WHAT TO DO
Examine the entries below, count the lines holding the string "this", and respond with the number only.

★ ★ ★

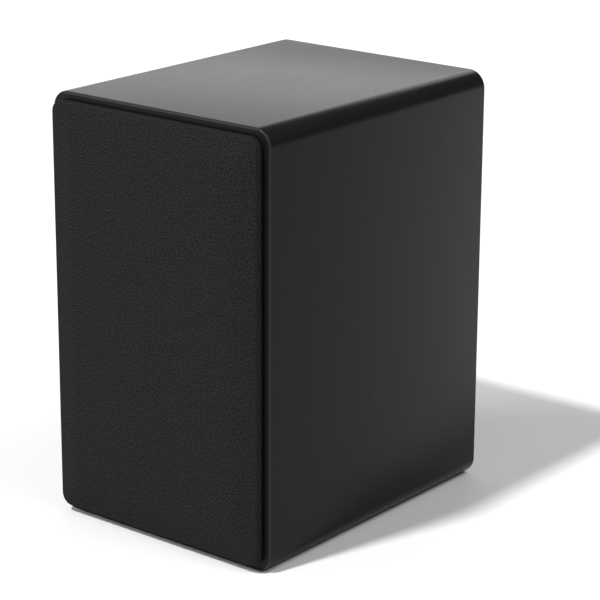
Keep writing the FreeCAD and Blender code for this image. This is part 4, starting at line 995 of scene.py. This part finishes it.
for tone, tint in (("black", (0.010, 0.010, 0.0105)), ("red", (0.42, 0.008, 0.010))):
    shell = Finish(tone + "_knob_plastic", tint, 0.28)
    shell.colour(shell.noise(200, 3), [0.85 * c for c in tint], [1.15 * c for c in tint])
    shell.feed("Roughness", 0.24 + 0.12 * shell.noise(600, 3))
    shell.bump(shell.noise(1200, 2), 0.00002, 0.4)
    low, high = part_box(tone + "_knob")
    across = 0.5 * (low.x + high.x)
    whole = repeated(in_ring, knob_sector(high.y - low.y), shell, (across, low.y, cup_up),
                     Radius=0.0, Count=grooves, First_turn=0.0)
    knob = piece(tone + "_knob_moulding", whole, shell, 38)
    stand_for(knob, tone + "_knob_body", tone + "_knob_plastic", tone + "_knob")
    low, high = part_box(tone + "_base_ring")
    ring_wall = eased([
        (ring_bore, low.y), (knob_radius, low.y), (knob_radius, high.y, foot_round),
        (ring_bore, high.y)])
    ring = piece(tone + "_ring_moulding", turned(ring_wall, across, 0, cup_up, 64), shell, 40)
    stand_for(ring, "root", tone + "_knob_plastic", tone + "_base_ring")
    low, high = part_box(tone + "_clamp_washer")
    washer_wall = eased([
        (stud_fit, low.y, bore_edge), (washer_radius, low.y, washer_edge),
        (washer_radius, high.y, washer_edge), (stud_fit, high.y, bore_edge)])
    washer = piece(
        tone + "_washer_turning", turned(washer_wall, across, 0, cup_up, 64), gold, 40)
    stand_for(washer, tone + "_washer", "post_metal", tone + "_clamp_washer")

# ---- Grille frame and cloth ----
# A moulded frame with four push-in pegs. Fine black acoustic cloth is pulled over its bevel
# and crest and turned under at the back of its side wall, where it is glued.
dress(textured, "grille_frame", "grille_pegs")
cloth_low, cloth_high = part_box("grille_cloth")
bevel_wide, bevel_rise, cloth_thick, grille_round = 0.015, 0.003, 0.0006, 0.0065
crest_y, shoulder_y, back_y = cloth_low.y, cloth_low.y + bevel_rise, cloth_high.y
cloth_half_wide, cloth_half_high = cloth_high.x, 0.5 * (cloth_high.z - cloth_low.z)
hem_inset, hem_deep, shoulder_round, shoulder_dip = 0.0004, 0.0006, 0.0015, 0.0003
crest_round, least_corner = 0.001, 0.0004
pairs = [(hem_inset, back_y), (0.0, back_y - hem_deep), (0.0, shoulder_y + shoulder_round)]
for share in (0.2, 0.4, 0.6, 0.8, 1.0):
    inward, forward = share * share, 1 - (1 - share) ** 2
    dip = shoulder_round * forward + shoulder_dip * inward
    pairs.append((shoulder_round * inward, shoulder_y + shoulder_round - dip))
for share in (0.2, 0.3, 0.45, 0.6, 0.75, 0.88):
    pairs.append((share * bevel_wide, shoulder_y - share * bevel_rise))
for share, below in ((0.95, 0.00022), (1.04, 0.00003), (1.2, 0)):
    pairs.append((share * bevel_wide, crest_y + below))
pairs += [(share * cloth_half_wide, crest_y) for share in (0.4, 0.6, 0.8, 0.95)]
cloth_mesh = bmesh.new()
places = cloth_mesh.verts.layers.float_vector.new("flat_place")
rows = []
for inset, y in pairs:
    share = min(inset / bevel_wide, 1)
    radius = max((1 - share) * grille_round + share * crest_round, least_corner)
    half_across, half_up = cloth_half_wide - inset, cloth_half_high - inset
    outline = rounded_outline(half_across, half_up, radius, middle)
    spare = max(y - shoulder_y, 0)
    spread = rounded_outline(half_across + spare, half_up + spare, radius + spare, middle)
    row = [cloth_mesh.verts.new((x, y, z)) for x, z in outline]
    for vertex, spot in zip(row, spread):
        vertex[places] = (*spot, 0)
    rows.append(row)
join_rings(cloth_mesh, zip(rows, rows[1:]))
cloth_mesh.faces.new(rows[-1])
bmesh.ops.remove_doubles(cloth_mesh, verts=cloth_mesh.verts, dist=1e-7)
bmesh.ops.recalc_face_normals(cloth_mesh, faces=cloth_mesh.faces)
if sum(face.normal.y * face.calc_area() for face in cloth_mesh.faces) > 0:
    bmesh.ops.reverse_faces(cloth_mesh, faces=cloth_mesh.faces)

acoustic = Finish("black_acoustic_cloth", (0.009, 0.009, 0.0095), 0.9, Specular_IOR_Level=0.08)
spot = acoustic.node("Attribute", {"attribute_name": "flat_place"}, {}, "Vector")
across_thread = acoustic.node("SeparateXYZ", {}, {0: spot}, "X")
along_thread = acoustic.node("SeparateXYZ", {}, {0: spot}, "Y")
thread_pitch = 0.0013
thread = 2 * pi / thread_pitch
weave = (across_thread * thread).sine() * (along_thread * thread).sine() * 0.5 + 0.5
fuzz = (acoustic.noise(1150, 3, spot) * 3.5 - 1.25).math("MAXIMUM", 0.0).math("MINIMUM", 1.0)
acoustic.colour(weave * 0.2 + fuzz * 0.8, (0.003, 0.003, 0.003), (0.0255, 0.0255, 0.0258))
acoustic.bump(weave * 0.6 + fuzz * 0.6, 0.00014, 0.5)
cloth = piece("grille_cloth_cover", cloth_mesh, acoustic, 50)
solid = cloth.modifiers.new("thickness", "SOLIDIFY")
solid.thickness, solid.offset = cloth_thick, -1
stand_for(cloth, "grille", "grille_fabric", "grille_cloth")
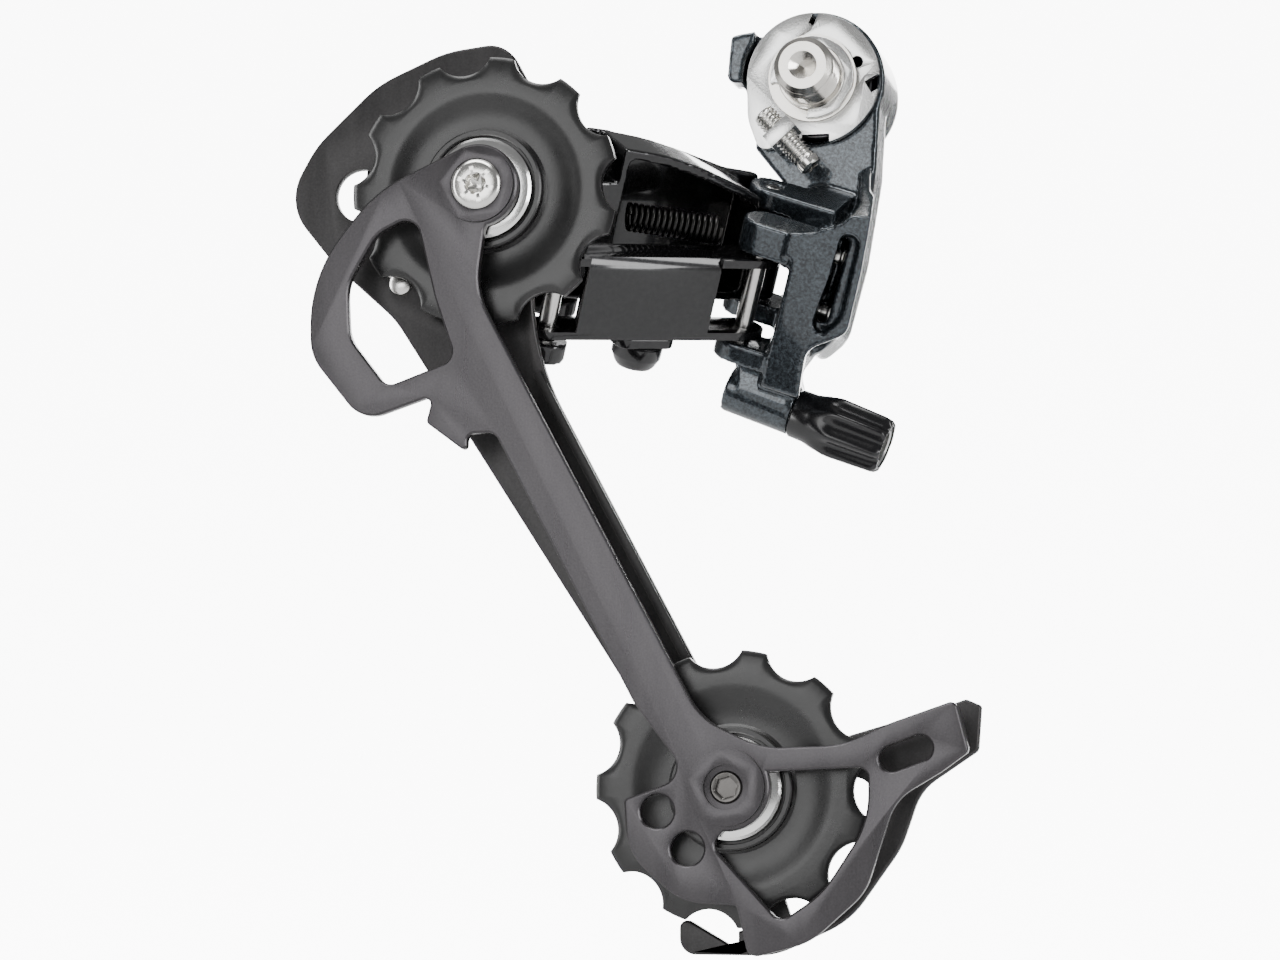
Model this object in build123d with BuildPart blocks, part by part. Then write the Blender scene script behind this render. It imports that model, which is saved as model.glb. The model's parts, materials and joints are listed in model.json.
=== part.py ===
from build123d import *
from math import asin, atan2, cos, degrees, pi, radians, sin, sqrt
import os

# Rear derailleur with a long cage, in millimetres.
# The origin is on the hanger bolt's axis, where the bolt's shoulder meets the hanger.
# +X points rearward, +Y outboard (away from the wheel) and +Z up.

# ---- driving dimensions ----
CHAIN_PITCH = 12.7
PULLEY_TEETH = 11
PULLEY_SPACING = 101.0
CAGE_SLOPE = -67.34
PULLEY_PLANE = -44.5
GUIDE_X, GUIDE_Z = -44.4, -25.5
CAGE_AXIS_X, CAGE_AXIS_Z = GUIDE_X - 8.0, GUIDE_Z + 3.5
PLATE_GAP = 8.6
PLATE_THICKNESS = 1.8
RUNNING_GAP = 0.05
PULLEY_BOLT_RADIUS = 2.5

THREAD_RADIUS = 5.0
THREAD_LENGTH = 9.0
BOLT_SHAFT_RADIUS = 5.5
BOSS_RADIUS = 11.6
BOSS_BACK, BOSS_FRONT = 23.0, 4.2

PIN_RADIUS = 1.5
PIN_LEAN = 25.0
PIN_SPACING = 13.0
INNER_PIN = Vector(-9.1, -7.5, -38.2)
LINK_X, LINK_Y = -25.2, -26.7

# ---- places worked out from them ----
TENSION_X = GUIDE_X + PULLEY_SPACING * cos(radians(CAGE_SLOPE))
TENSION_Z = GUIDE_Z + PULLEY_SPACING * sin(radians(CAGE_SLOPE))
INNER_PLATE_BACK = PULLEY_PLANE - PLATE_GAP / 2
INNER_PLATE_FACE = INNER_PLATE_BACK - PLATE_THICKNESS
OUTER_PLATE_FACE = PULLEY_PLANE + PLATE_GAP / 2
OUTER_PLATE_BACK = OUTER_PLATE_FACE + PLATE_THICKNESS
PITCH_RADIUS = CHAIN_PITCH / 2 / sin(pi / PULLEY_TEETH)
TIP_RADIUS = PITCH_RADIUS - 1.45
ROOT_RADIUS = PITCH_RADIUS - 4.05

# The link pins lean inboard at their tops, so the cage drops as it moves inboard.
PIN_AXIS = Vector(0.293, -sin(radians(PIN_LEAN)), 0.858).normalized()
OUTWARD = (Vector(0, 1, 0) - PIN_AXIS * PIN_AXIS.Y).normalized()
ACROSS = OUTWARD.cross(PIN_AXIS)
LINK_LENGTH = sqrt(LINK_X**2 + LINK_Y**2)
LINK_ANGLE = degrees(atan2(LINK_Y, LINK_X))
LINK_WAY = (ACROSS * LINK_X + OUTWARD * LINK_Y).normalized()
LINK_SIDE = PIN_AXIS.cross(LINK_WAY)
OUTER_PIN_X, OUTER_PIN_Y = -0.242 * PIN_SPACING, 0.970 * PIN_SPACING

os.makedirs("parts", exist_ok=True)


def at_depth(y):
    """Plane facing inboard at depth y, with its own x along +X and y along +Z."""
    return Plane.XZ.offset(-y)


def pin_plane(height, x=0.0, y=0.0):
    """Plane square to the link pins, height above the inner bracket pin's middle."""
    place = INNER_PIN + PIN_AXIS * height + ACROSS * x + OUTWARD * y
    return Plane(origin=place, x_dir=ACROSS, z_dir=PIN_AXIS)


def along_link(x, y, along, side=0.0):
    """Plane across a link: its own x points inboard and its own y up the pins."""
    place = pin_plane(0, x, y).origin + LINK_WAY * along + LINK_SIDE * side
    return Plane(origin=place, x_dir=LINK_SIDE, z_dir=LINK_WAY)


def beside_link(x, y, side):
    """Plane on a link's side: its own x runs along the link and its own y up the pins."""
    place = pin_plane(0, x, y).origin + LINK_SIDE * side
    return Plane(origin=place, x_dir=LINK_WAY, z_dir=-LINK_SIDE)


def closed_outline(corners):
    """Closed line through corners given as (x, z, radius)."""
    points = [(x, z) for x, z, radius in corners]
    radii = [radius for x, z, radius in corners]
    FilletPolyline(*points, radius=radii, close=True)


def hand_in(name, label):
    name.part.label = label
    export_step(name.part, f"parts/{label}.step")


# ---- hanger bolt: threaded end inboard, hexagon socket head outboard ----
HEAD_RADIUS = 8.4
HEAD_BACK, HEAD_FRONT = 29.6, 25.0
with BuildPart() as hanger_bolt:
    with BuildSketch(at_depth(HEAD_BACK)):
        Circle(HEAD_RADIUS)
    extrude(amount=HEAD_BACK - HEAD_FRONT)
    chamfer(hanger_bolt.edges().sort_by(Axis.Y)[-1], 0.8)
    with BuildSketch(at_depth(HEAD_FRONT)):
        Circle(BOLT_SHAFT_RADIUS)
    extrude(amount=HEAD_FRONT)
    with BuildSketch(at_depth(0)):
        Circle(THREAD_RADIUS)
    extrude(amount=THREAD_LENGTH)
    chamfer(hanger_bolt.edges().sort_by(Axis.Y)[0], 0.9)
    with BuildSketch(at_depth(1.5)):
        Circle(BOLT_SHAFT_RADIUS + 1)
        Circle(BOLT_SHAFT_RADIUS - 0.7, mode=Mode.SUBTRACT)
    extrude(amount=0.9, mode=Mode.SUBTRACT)
    with BuildSketch(at_depth(HEAD_BACK)):
        RegularPolygon(2.5, 6, major_radius=False)
    extrude(amount=3.4, mode=Mode.SUBTRACT)
    with BuildSketch(Plane.XY) as tip_cone:
        with BuildLine():
            Polyline(
                (0, -THREAD_LENGTH - 0.1), (2.2, -THREAD_LENGTH - 0.1), (0, -THREAD_LENGTH + 1.9),
                close=True,
            )
        make_face()
    revolve(axis=Axis.Y, mode=Mode.SUBTRACT)
hand_in(hanger_bolt, "hanger_bolt")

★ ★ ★

ANSWER TO THE EXERCISE
2